一瞬で中枢神経系を6発の鉛弾で破壊され絶命した300kg以上はありそうなヒグマの巨体は、そのままの格好でゆっくりと尚美に向って倒れてきたのである「ギャ~、、」と叫びながら尚美はその下敷きになった。


尚美のうしろにいてすべてを見ていたシュマリちゃんは、すぐに我に返りヒグマの下で両手をバタバタさせている尚美を引っ張り出そうとしていた。そこへ銃声を聞いた集落のアイヌの人達がおおぜい助けに来てくれて、どうにか赤毛の下から引っ張りだしたのである。


獣臭で臭くなった尚美はまだ腹を立てていた、そこに横たわった赤毛に「臭くなったじゃないの、どうしてくれんのよ~」といってヒグマの頭を思いっきり蹴とばしたのである。

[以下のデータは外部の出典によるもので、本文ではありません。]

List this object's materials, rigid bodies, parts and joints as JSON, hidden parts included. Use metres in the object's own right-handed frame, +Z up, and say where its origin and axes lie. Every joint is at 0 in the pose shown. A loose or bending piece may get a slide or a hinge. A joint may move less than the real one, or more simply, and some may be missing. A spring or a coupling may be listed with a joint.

一人の女が人を襲う「ウエンカムイ」(悪い神)である最強の赤毛を恐れもせずに倒した事に、アイヌ人は驚いた、そしてその頭を何度も恐ろしい顔で蹴りつける尚美を見てこいつは最強のヒグマより強い、天からきた新しい「カムイ」(神)だと思った。


集落の子どもの傷を治し「ウエンカムイ」(悪い神)となったヒグマも倒してその日から集落のアイヌ人は彼女のことを





  ”カムイ(神)尚美”




として崇拝の対象になったのである。